begin SUPPLIED ENTRIES

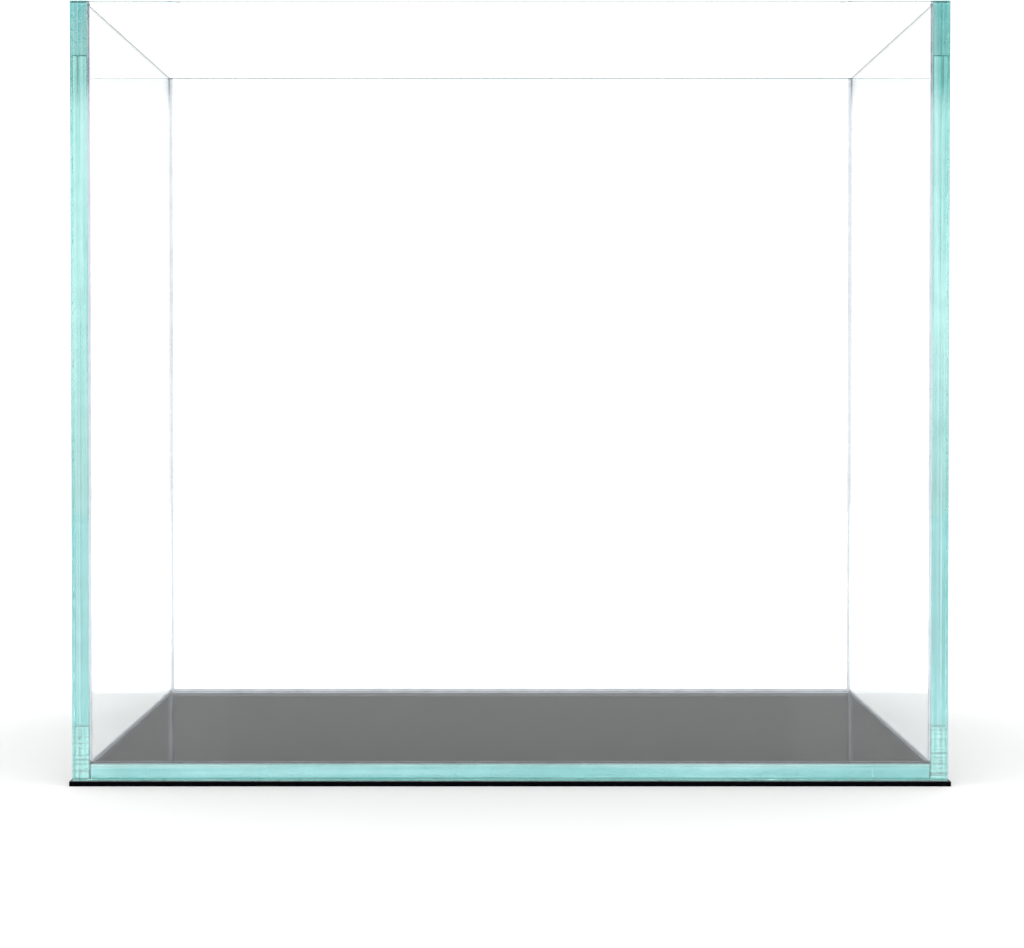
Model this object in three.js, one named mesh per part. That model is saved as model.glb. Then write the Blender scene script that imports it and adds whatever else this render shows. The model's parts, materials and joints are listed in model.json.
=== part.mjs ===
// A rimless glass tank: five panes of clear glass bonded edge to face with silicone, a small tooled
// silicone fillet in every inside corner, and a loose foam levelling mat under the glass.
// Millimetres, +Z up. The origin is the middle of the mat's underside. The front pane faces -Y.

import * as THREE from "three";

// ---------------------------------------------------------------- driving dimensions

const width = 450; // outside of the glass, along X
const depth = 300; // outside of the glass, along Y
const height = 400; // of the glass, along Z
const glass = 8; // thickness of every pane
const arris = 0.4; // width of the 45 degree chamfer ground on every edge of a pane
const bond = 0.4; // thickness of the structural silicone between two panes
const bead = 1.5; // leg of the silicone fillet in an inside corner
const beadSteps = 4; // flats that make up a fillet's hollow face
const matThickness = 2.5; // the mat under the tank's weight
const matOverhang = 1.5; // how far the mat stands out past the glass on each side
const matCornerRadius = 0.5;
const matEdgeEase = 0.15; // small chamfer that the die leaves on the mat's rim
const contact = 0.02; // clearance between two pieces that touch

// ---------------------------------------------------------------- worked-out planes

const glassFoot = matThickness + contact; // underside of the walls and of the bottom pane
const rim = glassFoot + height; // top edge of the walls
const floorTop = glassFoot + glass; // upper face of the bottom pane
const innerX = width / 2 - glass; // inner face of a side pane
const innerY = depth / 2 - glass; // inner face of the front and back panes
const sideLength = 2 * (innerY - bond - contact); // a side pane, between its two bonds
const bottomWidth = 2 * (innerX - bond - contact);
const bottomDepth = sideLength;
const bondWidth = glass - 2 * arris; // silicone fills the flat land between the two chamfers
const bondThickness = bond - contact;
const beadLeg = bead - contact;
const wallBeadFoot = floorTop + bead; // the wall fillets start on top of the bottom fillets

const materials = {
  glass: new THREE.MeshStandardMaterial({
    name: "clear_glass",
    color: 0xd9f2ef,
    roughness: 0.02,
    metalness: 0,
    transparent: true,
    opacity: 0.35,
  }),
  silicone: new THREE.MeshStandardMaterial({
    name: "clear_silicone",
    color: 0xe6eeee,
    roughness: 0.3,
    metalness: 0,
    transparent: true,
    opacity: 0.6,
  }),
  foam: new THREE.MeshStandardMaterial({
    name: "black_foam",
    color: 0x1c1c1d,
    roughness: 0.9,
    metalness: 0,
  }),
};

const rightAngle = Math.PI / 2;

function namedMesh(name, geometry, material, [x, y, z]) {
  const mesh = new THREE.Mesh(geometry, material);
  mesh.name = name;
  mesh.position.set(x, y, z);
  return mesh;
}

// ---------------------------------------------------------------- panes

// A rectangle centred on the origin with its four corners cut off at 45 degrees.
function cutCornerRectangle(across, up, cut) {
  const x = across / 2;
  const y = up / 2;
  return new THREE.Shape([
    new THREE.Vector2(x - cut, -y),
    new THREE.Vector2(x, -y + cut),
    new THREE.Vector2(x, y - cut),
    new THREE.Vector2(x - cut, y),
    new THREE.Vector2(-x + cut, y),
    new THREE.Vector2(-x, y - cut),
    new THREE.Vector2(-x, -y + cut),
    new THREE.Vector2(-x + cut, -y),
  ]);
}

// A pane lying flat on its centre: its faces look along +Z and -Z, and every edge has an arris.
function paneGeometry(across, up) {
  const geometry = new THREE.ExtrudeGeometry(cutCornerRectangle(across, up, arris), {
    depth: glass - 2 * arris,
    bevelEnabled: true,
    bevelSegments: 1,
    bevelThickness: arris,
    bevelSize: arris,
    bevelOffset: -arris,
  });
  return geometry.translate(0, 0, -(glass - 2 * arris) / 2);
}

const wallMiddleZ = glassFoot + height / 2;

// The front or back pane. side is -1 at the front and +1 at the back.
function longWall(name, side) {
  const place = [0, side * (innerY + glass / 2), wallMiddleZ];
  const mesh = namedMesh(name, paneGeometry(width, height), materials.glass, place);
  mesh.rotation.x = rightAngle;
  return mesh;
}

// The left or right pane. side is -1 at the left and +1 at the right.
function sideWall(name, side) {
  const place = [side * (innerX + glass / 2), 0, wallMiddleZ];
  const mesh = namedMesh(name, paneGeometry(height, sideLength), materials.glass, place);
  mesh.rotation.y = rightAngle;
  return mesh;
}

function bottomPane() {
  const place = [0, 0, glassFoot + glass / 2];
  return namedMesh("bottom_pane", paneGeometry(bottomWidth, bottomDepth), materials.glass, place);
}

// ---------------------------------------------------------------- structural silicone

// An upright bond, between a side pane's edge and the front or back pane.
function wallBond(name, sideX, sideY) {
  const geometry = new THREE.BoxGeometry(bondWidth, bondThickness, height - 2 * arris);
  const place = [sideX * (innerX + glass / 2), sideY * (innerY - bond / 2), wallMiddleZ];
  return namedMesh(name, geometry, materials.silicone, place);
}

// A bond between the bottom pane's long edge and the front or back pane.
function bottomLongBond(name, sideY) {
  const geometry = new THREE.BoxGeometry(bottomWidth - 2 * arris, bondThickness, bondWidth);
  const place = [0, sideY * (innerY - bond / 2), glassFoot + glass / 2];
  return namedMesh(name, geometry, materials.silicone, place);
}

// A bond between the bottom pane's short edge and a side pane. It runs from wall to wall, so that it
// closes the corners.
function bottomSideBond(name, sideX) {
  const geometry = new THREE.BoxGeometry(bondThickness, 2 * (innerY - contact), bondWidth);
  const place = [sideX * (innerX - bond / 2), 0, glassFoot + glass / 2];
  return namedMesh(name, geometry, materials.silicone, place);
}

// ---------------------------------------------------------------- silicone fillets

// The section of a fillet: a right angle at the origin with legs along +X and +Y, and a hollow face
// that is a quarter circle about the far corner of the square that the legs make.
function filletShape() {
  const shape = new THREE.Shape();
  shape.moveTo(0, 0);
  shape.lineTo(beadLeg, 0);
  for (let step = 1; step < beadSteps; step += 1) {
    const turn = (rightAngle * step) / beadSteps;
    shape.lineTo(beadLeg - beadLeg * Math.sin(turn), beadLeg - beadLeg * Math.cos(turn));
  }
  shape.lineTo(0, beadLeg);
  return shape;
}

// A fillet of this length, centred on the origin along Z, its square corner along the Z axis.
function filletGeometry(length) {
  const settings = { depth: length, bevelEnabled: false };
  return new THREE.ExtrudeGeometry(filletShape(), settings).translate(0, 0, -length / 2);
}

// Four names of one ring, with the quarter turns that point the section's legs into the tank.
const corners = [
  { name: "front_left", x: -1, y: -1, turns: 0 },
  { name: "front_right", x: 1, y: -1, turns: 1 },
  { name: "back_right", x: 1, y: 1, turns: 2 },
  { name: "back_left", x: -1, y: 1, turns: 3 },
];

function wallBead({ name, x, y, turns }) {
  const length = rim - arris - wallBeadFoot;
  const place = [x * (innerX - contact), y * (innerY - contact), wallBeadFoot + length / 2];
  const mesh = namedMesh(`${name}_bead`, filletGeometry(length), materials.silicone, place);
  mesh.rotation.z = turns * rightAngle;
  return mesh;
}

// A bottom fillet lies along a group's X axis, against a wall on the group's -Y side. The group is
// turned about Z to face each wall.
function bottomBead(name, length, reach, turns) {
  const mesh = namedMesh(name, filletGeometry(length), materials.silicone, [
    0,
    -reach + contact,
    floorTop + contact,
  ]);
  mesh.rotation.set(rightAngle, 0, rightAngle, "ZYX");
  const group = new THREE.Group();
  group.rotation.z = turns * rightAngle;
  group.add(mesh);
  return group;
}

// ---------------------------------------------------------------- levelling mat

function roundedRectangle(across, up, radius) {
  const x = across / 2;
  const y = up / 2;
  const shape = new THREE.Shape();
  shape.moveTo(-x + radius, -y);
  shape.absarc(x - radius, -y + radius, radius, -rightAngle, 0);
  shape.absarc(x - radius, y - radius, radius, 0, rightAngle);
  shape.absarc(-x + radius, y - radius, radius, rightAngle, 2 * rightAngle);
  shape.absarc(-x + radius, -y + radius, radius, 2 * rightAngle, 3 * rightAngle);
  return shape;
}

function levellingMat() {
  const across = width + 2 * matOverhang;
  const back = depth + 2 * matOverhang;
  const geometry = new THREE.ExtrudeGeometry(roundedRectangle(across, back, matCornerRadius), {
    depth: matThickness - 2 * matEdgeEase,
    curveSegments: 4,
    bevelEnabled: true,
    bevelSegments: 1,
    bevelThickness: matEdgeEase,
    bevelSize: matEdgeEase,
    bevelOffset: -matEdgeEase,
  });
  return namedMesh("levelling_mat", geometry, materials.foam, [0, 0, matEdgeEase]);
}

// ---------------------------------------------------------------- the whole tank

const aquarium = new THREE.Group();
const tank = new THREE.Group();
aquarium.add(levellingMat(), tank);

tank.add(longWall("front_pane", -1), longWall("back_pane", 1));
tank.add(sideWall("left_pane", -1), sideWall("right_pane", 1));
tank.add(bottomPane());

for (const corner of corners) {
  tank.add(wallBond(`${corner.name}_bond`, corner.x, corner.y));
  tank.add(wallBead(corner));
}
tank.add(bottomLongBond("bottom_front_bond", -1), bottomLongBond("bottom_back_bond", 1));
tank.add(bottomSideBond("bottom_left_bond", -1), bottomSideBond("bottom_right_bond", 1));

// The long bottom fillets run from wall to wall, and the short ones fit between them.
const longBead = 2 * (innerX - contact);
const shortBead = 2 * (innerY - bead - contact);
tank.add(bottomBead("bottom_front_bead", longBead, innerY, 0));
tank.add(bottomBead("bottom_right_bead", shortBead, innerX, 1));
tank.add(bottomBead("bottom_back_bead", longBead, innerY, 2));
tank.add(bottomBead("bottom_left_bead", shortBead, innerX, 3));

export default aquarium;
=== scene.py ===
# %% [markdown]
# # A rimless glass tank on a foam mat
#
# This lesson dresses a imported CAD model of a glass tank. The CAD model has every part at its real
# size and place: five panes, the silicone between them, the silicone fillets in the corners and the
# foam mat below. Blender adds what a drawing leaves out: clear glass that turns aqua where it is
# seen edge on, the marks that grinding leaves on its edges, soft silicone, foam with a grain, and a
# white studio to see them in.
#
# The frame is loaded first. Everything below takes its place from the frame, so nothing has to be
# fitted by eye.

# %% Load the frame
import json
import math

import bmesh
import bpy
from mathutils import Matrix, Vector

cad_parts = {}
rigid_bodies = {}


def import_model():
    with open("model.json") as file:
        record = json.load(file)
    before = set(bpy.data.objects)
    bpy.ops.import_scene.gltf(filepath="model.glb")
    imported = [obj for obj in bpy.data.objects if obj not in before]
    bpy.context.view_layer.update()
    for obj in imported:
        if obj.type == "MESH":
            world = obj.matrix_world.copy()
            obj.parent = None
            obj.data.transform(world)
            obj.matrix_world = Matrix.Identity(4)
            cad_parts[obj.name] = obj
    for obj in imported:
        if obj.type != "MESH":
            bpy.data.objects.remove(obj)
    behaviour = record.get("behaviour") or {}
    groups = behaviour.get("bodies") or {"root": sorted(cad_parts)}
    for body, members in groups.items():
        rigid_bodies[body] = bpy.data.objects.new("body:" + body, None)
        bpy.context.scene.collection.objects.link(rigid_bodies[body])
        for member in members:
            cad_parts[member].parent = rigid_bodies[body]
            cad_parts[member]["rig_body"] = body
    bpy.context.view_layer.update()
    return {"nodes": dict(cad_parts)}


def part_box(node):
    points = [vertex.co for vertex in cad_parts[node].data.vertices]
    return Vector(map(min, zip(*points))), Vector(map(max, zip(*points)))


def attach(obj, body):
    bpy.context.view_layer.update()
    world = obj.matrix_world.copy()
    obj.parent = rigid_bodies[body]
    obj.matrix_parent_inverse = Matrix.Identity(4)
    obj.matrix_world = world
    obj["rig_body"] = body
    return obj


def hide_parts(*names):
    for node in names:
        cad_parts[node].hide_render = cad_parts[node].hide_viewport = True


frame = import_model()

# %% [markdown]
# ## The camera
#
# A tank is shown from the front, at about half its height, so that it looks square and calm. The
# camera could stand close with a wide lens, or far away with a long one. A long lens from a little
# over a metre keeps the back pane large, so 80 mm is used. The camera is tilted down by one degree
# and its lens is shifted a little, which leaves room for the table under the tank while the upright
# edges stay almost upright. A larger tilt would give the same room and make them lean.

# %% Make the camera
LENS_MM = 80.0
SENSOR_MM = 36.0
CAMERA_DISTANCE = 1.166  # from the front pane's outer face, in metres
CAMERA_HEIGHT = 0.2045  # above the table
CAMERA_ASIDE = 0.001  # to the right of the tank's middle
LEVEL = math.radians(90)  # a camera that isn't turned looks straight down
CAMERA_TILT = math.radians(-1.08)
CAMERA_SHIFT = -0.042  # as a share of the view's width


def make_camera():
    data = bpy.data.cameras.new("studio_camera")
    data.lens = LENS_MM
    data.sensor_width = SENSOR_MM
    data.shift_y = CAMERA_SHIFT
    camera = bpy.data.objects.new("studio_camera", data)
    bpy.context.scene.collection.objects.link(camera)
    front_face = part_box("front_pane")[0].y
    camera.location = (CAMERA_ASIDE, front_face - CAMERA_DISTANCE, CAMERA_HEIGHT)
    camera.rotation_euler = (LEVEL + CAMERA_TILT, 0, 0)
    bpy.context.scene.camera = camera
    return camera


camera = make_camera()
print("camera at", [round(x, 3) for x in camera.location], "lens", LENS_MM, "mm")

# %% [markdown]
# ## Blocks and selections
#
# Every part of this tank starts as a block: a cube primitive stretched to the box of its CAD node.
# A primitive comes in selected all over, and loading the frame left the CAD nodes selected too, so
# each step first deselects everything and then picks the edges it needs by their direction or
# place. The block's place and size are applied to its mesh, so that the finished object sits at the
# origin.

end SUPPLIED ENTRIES
begin SUPPLIED ENTRIES

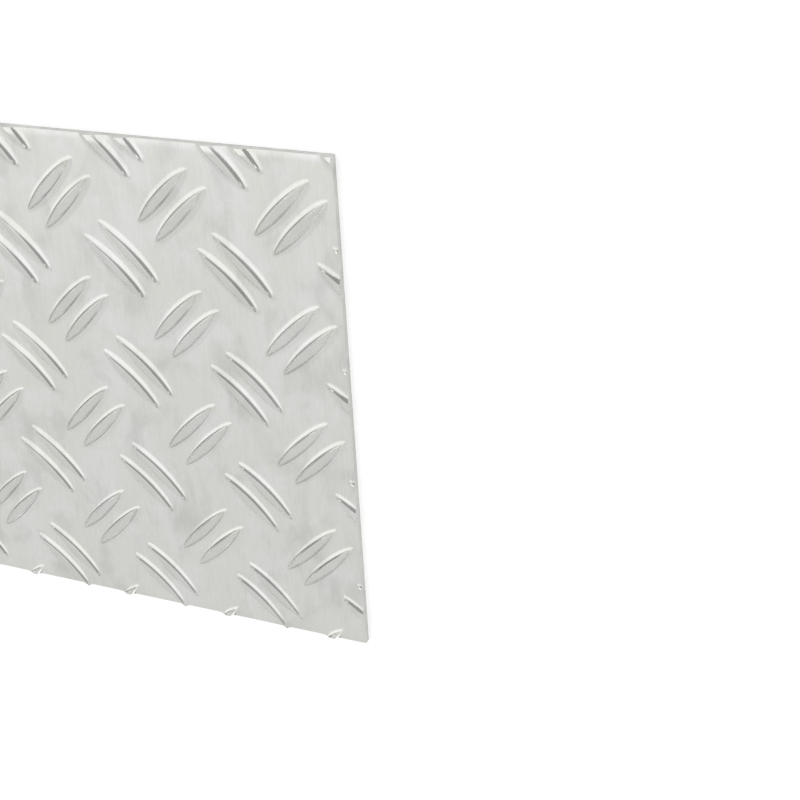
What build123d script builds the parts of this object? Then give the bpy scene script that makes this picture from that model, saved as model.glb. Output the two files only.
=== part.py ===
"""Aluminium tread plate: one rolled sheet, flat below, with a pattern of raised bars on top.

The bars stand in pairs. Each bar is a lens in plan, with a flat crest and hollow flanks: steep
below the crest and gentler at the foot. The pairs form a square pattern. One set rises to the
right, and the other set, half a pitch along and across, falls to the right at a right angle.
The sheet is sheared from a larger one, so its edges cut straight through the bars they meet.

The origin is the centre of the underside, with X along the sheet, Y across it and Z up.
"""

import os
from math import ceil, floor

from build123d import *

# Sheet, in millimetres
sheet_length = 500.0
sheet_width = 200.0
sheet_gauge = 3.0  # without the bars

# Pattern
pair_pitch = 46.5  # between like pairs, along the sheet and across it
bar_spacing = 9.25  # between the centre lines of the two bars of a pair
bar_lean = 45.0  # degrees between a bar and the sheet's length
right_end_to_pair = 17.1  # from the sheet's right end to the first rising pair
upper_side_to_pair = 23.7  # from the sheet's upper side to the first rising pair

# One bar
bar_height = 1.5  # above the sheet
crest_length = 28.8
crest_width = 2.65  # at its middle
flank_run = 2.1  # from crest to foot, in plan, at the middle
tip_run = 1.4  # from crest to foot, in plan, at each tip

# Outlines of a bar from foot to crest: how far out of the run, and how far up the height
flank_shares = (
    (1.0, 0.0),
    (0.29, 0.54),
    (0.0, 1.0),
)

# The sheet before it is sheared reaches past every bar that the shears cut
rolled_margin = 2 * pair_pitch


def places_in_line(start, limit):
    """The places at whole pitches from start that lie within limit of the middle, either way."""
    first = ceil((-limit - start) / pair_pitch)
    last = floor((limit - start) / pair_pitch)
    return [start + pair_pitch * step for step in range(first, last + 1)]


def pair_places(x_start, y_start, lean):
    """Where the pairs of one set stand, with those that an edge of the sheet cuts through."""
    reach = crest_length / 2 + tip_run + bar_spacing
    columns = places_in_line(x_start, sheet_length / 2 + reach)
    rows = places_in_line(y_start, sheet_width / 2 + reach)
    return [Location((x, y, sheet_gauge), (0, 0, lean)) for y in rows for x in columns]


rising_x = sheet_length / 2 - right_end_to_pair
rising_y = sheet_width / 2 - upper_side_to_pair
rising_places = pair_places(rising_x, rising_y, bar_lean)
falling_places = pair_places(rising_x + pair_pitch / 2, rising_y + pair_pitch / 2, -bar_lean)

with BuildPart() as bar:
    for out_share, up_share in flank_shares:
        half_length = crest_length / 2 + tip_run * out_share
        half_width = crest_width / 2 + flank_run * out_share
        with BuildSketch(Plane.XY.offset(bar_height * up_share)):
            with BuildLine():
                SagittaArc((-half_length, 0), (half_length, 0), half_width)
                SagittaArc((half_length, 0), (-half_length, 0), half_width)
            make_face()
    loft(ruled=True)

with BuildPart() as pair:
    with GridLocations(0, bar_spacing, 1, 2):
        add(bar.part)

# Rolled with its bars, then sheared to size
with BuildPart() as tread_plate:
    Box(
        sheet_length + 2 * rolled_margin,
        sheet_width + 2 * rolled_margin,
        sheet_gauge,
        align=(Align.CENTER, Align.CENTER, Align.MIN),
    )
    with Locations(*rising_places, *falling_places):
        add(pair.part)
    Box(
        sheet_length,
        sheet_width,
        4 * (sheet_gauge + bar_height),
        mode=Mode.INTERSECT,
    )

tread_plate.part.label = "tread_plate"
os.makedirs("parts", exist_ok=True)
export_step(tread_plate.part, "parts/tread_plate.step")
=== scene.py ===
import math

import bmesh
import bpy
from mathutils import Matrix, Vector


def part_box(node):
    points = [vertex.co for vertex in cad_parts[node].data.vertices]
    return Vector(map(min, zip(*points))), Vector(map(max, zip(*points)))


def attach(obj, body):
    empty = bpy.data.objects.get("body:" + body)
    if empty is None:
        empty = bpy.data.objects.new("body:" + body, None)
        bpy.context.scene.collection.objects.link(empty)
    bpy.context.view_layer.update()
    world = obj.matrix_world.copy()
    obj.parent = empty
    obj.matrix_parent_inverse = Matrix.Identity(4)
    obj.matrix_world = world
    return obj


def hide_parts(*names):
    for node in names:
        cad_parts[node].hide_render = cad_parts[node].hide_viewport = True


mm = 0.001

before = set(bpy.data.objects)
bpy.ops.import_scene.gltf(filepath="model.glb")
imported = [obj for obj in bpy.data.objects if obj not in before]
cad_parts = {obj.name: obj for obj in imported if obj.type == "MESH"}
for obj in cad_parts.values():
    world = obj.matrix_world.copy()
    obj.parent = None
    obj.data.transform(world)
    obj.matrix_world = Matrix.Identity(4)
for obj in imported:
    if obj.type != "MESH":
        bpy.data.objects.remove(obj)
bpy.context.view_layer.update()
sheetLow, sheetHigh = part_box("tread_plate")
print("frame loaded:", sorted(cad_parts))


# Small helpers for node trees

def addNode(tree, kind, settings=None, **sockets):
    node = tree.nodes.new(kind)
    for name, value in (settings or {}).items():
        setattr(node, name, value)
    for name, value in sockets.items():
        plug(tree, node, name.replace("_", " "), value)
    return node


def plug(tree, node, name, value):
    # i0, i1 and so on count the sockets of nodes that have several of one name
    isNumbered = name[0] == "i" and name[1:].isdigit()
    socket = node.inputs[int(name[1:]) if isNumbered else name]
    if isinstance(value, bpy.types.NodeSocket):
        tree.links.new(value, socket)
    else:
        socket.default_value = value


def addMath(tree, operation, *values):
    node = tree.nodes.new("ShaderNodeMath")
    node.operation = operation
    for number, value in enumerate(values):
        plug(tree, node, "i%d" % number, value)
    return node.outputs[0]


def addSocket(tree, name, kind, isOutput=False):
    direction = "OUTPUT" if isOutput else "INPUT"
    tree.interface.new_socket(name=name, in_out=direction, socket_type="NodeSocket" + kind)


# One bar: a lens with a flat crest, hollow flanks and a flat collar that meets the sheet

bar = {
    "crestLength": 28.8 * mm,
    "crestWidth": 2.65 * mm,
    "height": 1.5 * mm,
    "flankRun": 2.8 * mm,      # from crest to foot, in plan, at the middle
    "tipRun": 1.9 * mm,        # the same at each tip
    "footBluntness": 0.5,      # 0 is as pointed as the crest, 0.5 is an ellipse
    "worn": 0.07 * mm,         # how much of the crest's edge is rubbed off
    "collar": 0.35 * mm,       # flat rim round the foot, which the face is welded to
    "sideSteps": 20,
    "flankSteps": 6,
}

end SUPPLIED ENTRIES
begin SUPPLIED ENTRIES

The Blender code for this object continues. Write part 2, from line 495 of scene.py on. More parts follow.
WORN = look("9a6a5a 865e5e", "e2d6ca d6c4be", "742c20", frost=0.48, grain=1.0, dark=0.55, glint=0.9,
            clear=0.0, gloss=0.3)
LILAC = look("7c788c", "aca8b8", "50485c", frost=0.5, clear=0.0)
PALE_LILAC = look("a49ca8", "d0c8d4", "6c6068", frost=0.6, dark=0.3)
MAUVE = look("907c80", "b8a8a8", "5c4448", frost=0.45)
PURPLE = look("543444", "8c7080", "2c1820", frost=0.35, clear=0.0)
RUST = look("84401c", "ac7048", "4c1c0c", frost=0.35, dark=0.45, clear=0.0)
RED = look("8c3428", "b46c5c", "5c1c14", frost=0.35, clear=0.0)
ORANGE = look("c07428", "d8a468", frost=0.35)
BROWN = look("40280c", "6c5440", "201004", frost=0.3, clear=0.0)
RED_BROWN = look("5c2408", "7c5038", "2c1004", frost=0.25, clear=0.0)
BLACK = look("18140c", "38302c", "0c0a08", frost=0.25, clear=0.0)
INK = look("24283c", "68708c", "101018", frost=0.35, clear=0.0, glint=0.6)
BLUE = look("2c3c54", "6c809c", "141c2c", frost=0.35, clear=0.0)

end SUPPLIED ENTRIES

# EXERCISE TASK
Exact duplication is required for the lines above, from the line that contains "What build123d script" to the line that contains "sheet_gauge = 3.0", inclusive; omit all others.

# OUTPUT BELOW
What build123d script builds the parts of this object? Then give the bpy scene script that makes this picture from that model, saved as model.glb. Output the two files only.
=== part.py ===
"""Aluminium tread plate: one rolled sheet, flat below, with a pattern of raised bars on top.

The bars stand in pairs. Each bar is a lens in plan, with a flat crest and hollow flanks: steep
below the crest and gentler at the foot. The pairs form a square pattern. One set rises to the
right, and the other set, half a pitch along and across, falls to the right at a right angle.
The sheet is sheared from a larger one, so its edges cut straight through the bars they meet.

The origin is the centre of the underside, with X along the sheet, Y across it and Z up.
"""

import os
from math import ceil, floor

from build123d import *

# Sheet, in millimetres
sheet_length = 500.0
sheet_width = 200.0
sheet_gauge = 3.0  # without the bars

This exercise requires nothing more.